Purvis pleaded not guilty in May and has been free on personal recognizance bail. But one of his bail conditions is to send a weekly report to the Maine Attorney General’s Office about his job sites and the names of any workers present. His defense attorney has been fighting that condition as unconstitutional, while the prosecutors filed a motion last month to revoke bail because they said Purvis was not fulfilling all the requirements or taking the reports seriously.
As an example, they pointed to the roofer’s handwritten report for the second week of July, which said, “Have no work scheduled,” followed by an offensive phrase.
A judge did not revoke bail or issue any decisive rulings during Monday’s hearing at the Cumberland County Courthouse. But he also warned Purvis that he needed to take the reports more seriously for now, and he said he would consider other conditions proposed by the state.
“I am of the view that there is a difference between setting up reasonable bail conditions impending trial from final determinations of whether he is an employer or not,” Superior Court Justice Thomas Warren said.
Monday’s arguments were a preview of what both sides might present at trial. A key question will be whether Purvis was considered an employer under the law and whether that makes him responsible for a worker’s death.

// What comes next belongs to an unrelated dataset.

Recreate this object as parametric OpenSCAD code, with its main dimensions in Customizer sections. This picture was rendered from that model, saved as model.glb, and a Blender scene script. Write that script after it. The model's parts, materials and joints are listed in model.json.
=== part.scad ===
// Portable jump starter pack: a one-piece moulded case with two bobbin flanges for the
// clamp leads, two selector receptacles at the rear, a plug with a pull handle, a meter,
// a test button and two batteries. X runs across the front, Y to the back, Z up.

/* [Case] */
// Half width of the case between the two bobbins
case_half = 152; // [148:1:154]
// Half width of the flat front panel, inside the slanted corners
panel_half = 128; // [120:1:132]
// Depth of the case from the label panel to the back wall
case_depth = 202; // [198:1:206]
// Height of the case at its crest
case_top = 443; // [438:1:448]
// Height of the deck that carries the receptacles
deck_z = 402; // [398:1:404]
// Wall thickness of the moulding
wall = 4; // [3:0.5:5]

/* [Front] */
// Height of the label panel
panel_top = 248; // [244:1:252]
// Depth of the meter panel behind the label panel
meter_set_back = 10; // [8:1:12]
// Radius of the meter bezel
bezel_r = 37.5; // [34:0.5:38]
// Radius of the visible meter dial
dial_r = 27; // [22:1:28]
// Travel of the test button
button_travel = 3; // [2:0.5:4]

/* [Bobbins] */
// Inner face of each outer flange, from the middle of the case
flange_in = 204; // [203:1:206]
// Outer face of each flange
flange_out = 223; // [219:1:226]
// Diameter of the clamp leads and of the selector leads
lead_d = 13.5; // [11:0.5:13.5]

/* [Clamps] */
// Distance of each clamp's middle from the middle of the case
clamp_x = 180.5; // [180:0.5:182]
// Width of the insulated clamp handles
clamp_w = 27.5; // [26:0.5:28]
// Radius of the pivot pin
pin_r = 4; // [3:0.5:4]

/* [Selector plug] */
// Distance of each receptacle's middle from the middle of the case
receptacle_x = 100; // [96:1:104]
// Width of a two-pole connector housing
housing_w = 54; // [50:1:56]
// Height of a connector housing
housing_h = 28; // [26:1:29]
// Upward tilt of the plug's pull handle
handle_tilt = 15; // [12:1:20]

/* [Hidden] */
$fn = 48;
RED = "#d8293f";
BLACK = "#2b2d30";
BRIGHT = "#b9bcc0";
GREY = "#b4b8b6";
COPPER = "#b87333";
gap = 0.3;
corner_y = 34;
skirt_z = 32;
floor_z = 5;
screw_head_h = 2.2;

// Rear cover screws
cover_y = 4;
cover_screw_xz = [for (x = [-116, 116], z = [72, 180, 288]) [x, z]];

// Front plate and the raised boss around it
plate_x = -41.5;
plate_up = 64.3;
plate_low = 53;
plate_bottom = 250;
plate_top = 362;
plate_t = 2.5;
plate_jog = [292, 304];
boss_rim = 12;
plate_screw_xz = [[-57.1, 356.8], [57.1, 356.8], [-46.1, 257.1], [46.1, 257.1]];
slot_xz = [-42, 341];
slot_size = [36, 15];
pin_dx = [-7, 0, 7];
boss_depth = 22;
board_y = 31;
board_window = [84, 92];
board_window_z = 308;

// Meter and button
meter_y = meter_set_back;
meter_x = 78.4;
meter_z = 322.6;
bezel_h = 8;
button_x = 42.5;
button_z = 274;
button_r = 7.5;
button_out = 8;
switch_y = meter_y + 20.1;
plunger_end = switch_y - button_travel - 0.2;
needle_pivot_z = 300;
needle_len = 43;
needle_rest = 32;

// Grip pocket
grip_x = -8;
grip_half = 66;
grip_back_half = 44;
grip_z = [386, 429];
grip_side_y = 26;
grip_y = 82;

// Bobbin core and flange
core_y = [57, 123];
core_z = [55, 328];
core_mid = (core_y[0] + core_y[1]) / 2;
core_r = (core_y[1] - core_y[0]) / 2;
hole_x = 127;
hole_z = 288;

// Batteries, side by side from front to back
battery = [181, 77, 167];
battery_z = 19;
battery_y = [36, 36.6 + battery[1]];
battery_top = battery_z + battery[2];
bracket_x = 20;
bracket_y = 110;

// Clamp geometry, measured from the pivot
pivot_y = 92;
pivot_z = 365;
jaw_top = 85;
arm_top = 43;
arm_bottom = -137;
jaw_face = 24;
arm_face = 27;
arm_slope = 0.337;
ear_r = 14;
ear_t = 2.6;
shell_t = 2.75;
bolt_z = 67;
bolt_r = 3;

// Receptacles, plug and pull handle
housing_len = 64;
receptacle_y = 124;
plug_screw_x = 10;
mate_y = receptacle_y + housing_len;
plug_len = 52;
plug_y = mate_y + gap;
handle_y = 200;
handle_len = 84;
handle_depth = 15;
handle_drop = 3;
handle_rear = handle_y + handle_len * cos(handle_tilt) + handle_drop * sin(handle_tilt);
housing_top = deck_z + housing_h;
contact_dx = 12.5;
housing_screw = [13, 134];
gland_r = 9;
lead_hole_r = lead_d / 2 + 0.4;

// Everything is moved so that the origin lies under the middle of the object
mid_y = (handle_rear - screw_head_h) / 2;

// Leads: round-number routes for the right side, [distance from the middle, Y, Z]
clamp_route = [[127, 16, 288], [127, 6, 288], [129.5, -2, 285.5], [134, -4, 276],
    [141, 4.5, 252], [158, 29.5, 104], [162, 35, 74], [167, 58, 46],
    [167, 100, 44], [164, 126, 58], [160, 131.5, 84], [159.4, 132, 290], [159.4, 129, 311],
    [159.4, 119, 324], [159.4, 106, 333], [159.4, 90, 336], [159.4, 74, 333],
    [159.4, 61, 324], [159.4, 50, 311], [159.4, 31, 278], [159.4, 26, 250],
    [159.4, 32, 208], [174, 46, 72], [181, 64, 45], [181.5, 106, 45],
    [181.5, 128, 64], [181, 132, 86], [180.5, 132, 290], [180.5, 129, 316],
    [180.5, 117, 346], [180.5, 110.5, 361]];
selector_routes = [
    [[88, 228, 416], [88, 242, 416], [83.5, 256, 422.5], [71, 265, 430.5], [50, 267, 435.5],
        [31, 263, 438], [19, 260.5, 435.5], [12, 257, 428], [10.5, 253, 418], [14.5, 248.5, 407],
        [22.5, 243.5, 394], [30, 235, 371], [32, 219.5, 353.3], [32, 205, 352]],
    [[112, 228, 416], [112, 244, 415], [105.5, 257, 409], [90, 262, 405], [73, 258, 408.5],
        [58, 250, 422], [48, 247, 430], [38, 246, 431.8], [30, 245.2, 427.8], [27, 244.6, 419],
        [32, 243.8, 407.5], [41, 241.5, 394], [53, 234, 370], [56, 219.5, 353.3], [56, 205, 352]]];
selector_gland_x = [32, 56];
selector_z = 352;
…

Assistant Attorney General Leanne Robbin said Purvis should be considered an employer because he is the person who coordinates jobs and provides equipment for the workers on the job sites. She also said the bail conditions, including the required weekly reports, are necessary to protect the workers who still go to job sites with Purvis. She also asked the judge to order Purvis to get workers’ compensation coverage and to follow federal safety standards.
“This is a fiction that these guys are independent contractors,” Robbin said. “He is the employer. He is bringing in these guys for the day. He is showing them the job. He is putting them up on the roof with his ladders and his staging, and he is providing all the materials, and all the changes have to go through him. So we are requesting that this court impose these safety rules because it’s going to be a while until trial, and until then, we’ve got people potentially falling off roofs.”
Defense attorney Tom Hallett said the workers are independent contractors who can choose their jobs and work for other people, and Purvis has no control over whether they choose to wear the safety equipment he provides. Hallett blamed Loignon for his own fall, suggesting he was impaired by marijuana that day. He also said the required reports are a violation of the Fifth Amendment, which protects against self-incrimination.
“It is really irresponsible that criminal charges were brought given the facts of this case,” Hallett said after the hearing.
Warren said he did not expect to order Purvis to get workers’ compensation coverage because the state Workers’ Compensation Board is also investigating that issue. But he said he would call the parties back in coming weeks with a decision on the other arguments.
“I’m not trying to express a view on the merits,” Warren said. “It seems to me you’ve put in enough to suggest that the state has some hurdles here that they’re going to have to meet and surpass in order to convict Mr. Purvis of anything beyond a reasonable doubt. But I think the protective conditions can be imposed without making any kind of final or even precedential determination.”
The case is likely only the second time prosecutors in Maine have sought charges under the workplace manslaughter statute, which is a subsection of manslaughter and carries a maximum penalty of five years in prison and a $5,000 fine.
The previous incident happened in 1991 in York County. If Purvis is convicted on the manslaughter charge, a Class A felony, he faces as much as 30 years in prison and a $50,000 fine.
He is also facing nearly $1.8 million in fines from the federal Occupational Safety and Health Administration for failing to protect workers from falls.